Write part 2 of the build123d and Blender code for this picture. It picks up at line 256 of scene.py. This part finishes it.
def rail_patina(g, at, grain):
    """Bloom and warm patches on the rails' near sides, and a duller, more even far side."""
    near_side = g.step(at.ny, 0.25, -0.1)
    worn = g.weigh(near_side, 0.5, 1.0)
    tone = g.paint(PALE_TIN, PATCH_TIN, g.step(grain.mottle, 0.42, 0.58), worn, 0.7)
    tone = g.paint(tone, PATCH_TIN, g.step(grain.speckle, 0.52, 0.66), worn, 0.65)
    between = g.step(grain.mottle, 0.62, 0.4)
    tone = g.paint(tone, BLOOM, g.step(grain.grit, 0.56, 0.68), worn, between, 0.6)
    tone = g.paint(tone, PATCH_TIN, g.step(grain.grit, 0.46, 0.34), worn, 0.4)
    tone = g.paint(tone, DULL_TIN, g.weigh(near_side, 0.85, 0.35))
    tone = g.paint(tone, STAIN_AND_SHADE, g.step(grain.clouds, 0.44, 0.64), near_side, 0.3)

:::

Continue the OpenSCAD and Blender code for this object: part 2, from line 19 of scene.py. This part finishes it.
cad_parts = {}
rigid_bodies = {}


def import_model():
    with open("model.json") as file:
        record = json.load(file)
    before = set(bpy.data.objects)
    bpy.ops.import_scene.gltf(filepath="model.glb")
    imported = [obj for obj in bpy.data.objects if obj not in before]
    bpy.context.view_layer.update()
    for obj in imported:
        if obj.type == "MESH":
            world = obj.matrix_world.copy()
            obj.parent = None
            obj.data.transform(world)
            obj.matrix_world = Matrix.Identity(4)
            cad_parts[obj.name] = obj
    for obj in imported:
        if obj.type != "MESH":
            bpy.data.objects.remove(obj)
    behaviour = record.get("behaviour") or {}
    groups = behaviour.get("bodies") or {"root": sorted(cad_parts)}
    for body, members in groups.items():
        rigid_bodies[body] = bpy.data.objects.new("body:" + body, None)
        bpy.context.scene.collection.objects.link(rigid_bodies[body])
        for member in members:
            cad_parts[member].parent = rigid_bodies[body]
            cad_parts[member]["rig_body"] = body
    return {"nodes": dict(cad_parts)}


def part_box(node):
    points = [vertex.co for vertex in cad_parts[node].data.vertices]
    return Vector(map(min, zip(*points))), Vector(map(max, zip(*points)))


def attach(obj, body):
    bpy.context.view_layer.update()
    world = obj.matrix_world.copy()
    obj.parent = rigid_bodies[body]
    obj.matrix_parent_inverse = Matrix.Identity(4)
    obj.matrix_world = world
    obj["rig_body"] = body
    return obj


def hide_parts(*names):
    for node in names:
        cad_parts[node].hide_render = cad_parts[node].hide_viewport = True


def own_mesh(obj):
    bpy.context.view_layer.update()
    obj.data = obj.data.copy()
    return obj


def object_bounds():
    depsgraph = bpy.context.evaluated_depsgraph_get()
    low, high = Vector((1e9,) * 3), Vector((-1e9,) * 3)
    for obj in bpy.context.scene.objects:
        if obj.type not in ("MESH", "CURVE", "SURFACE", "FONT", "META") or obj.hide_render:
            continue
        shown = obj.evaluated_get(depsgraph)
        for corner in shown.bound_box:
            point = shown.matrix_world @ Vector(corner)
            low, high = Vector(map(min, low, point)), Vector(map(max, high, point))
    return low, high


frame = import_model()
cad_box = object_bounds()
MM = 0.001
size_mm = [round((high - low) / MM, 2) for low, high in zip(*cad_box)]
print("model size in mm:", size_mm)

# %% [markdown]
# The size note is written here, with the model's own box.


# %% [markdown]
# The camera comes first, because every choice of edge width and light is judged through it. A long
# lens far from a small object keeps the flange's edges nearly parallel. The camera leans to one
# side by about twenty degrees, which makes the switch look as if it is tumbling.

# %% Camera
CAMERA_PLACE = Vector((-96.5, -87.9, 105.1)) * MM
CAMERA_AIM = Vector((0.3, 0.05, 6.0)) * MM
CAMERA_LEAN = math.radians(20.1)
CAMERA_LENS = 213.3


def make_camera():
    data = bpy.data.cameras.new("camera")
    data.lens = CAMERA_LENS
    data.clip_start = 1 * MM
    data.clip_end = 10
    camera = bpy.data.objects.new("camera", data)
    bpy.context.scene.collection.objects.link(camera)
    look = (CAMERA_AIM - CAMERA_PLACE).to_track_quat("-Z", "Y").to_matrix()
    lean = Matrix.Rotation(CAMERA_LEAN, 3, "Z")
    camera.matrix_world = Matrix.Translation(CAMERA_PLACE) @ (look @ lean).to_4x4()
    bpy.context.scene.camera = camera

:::

Quote the lines that begin at the line containing "Write part 2" and end at the line containing "0.64), near_side, 0.3)", keeping both of those lines.

Write part 2 of the build123d and Blender code for this picture. It picks up at line 256 of scene.py. This part finishes it.
def rail_patina(g, at, grain):
    """Bloom and warm patches on the rails' near sides, and a duller, more even far side."""
    near_side = g.step(at.ny, 0.25, -0.1)
    worn = g.weigh(near_side, 0.5, 1.0)
    tone = g.paint(PALE_TIN, PATCH_TIN, g.step(grain.mottle, 0.42, 0.58), worn, 0.7)
    tone = g.paint(tone, PATCH_TIN, g.step(grain.speckle, 0.52, 0.66), worn, 0.65)
    between = g.step(grain.mottle, 0.62, 0.4)
    tone = g.paint(tone, BLOOM, g.step(grain.grit, 0.56, 0.68), worn, between, 0.6)
    tone = g.paint(tone, PATCH_TIN, g.step(grain.grit, 0.46, 0.34), worn, 0.4)
    tone = g.paint(tone, DULL_TIN, g.weigh(near_side, 0.85, 0.35))
    tone = g.paint(tone, STAIN_AND_SHADE, g.step(grain.clouds, 0.44, 0.64), near_side, 0.3)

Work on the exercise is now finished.